Canadian soldier's Christmas with D-Day hero Lord Lovat
- Published
An author has uncovered details about how her grandfather spent part of Christmas Day 1941 with World War II hero Lord Lovat.
Canadian Melynda Jarratt has been examining almost 300 letters Canadian Forestry Corps cook Patrick Hennessy exchanged with his family back home.
One tells of Lord and Lady Lovat's invitation to the corps to join them at their Highlands castle.
Lord Lovat's actions at D-Day were recalled in the film The Longest Day.
Born Simon Fraser, the clan chief's best known order was to instruct Glaswegian piper Bill Millin to play the bagpipes as he came ashore at Sword Beach on 6 June 1944.
Mr Millin was unarmed as he marched up and down the beach playing Hieland Laddie.
He continued to play as his friends fell around him and later moved inland to pipe the troops to Pegasus Bridge.
In the 1962 film, which features a re-creation of Mr Millin's piping, Lord Lovat is played by actor Peter Lawford.
It also stars Sean Connery, Richard Burton, Robert Mitchum and Henry Fonda.
Father-of-six Mr Hennessy was among hundreds of experienced woodsmen from New Brunswick, Canada, who logged Highland forests for the war effort.
Skilled in the kitchen, Mr Hennessy served as camp cook with the corps' 15 Company at Beauly, near Inverness.
His family said his time in Scotland were among the happiest years of his life.
Granddaughter Ms Jarratt has been researching his war-time stories.
She has previously written about war brides, many of them Scots who married Canadian servicemen.
'Star-struck'
Ms Jarratt said her father and other Catholic worshippers among the corps' ranks were invited to mass at the Lovat's Beaufort Castle, near Beauly.
In a letter to his wife Beatrice, who he called Bee, Mr Hennessy wrote: "This invitation we got to the castle is something rare. It was wonderful to see the lovely chapel in the castle and some lovely statues of the Blessed Virgin and the crucifix and Joseph.
"A very magnificent altar. So Bee when you look at Beaufort Castle, think I was at mass on Christmas morning December 25, 1941."
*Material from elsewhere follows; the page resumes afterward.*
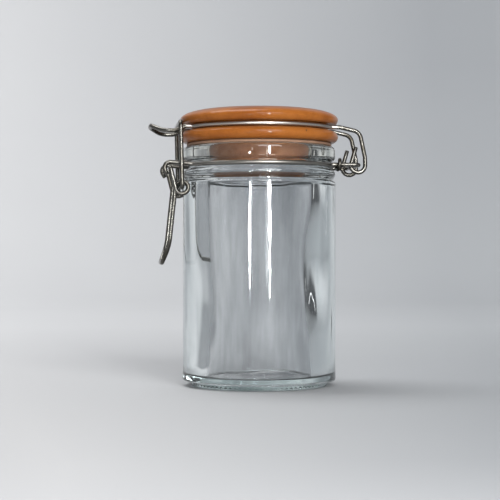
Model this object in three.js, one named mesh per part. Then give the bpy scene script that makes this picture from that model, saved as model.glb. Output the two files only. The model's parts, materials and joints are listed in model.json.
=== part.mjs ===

Ms Jarratt said her grandfather and his fellow soldiers would have been awe struck by the invite.
She said: "For men like Patrick, with a grade three education and who had spent most of their lives working the woods and farms of rural Canada, it must have seemed like a dream come true.
"We don't know exactly what happened that day, how many soldiers were invited and what was said to the Canadians by the Lord and Lady - research in the Library and Archives Canada this spring will tell the full story.
"In all likelihood, the Canadians were left star-struck by their hosts and the opulent interior of a grand Scottish castle with two giant ballrooms and its own private chapel, a scene right out of the 'pictures' - as the movies were called then."